-- SET PROBLEM --
Make an exact copy of the listing below.

-- DATA SECTION --
═══

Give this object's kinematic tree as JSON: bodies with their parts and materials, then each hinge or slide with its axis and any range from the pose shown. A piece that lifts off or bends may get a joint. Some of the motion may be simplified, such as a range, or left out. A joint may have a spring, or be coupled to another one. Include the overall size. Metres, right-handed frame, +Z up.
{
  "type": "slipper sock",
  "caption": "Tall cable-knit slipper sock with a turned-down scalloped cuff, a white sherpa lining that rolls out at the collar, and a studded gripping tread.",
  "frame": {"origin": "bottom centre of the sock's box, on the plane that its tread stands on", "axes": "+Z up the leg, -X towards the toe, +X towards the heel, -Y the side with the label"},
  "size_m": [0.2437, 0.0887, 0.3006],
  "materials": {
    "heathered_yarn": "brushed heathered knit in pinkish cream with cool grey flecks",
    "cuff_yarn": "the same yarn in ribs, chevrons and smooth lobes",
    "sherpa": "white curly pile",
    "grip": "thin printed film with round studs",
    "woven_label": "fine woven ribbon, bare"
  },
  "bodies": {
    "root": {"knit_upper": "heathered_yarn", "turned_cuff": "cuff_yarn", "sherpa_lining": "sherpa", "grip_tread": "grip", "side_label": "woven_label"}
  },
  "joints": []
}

═══

-- SOLUTION FOR THIS TASK --
Give this object's kinematic tree as JSON: bodies with their parts and materials, then each hinge or slide with its axis and any range from the pose shown. A piece that lifts off or bends may get a joint. Some of the motion may be simplified, such as a range, or left out. A joint may have a spring, or be coupled to another one. Include the overall size. Metres, right-handed frame, +Z up.
{
  "type": "slipper sock",
  "caption": "Tall cable-knit slipper sock with a turned-down scalloped cuff, a white sherpa lining that rolls out at the collar, and a studded gripping tread.",
  "frame": {"origin": "bottom centre of the sock's box, on the plane that its tread stands on", "axes": "+Z up the leg, -X towards the toe, +X towards the heel, -Y the side with the label"},
  "size_m": [0.2437, 0.0887, 0.3006],
  "materials": {
    "heathered_yarn": "brushed heathered knit in pinkish cream with cool grey flecks",
    "cuff_yarn": "the same yarn in ribs, chevrons and smooth lobes",
    "sherpa": "white curly pile",
    "grip": "thin printed film with round studs",
    "woven_label": "fine woven ribbon, bare"
  },
  "bodies": {
    "root": {"knit_upper": "heathered_yarn", "turned_cuff": "cuff_yarn", "sherpa_lining": "sherpa", "grip_tread": "grip", "side_label": "woven_label"}
  },
  "joints": []
}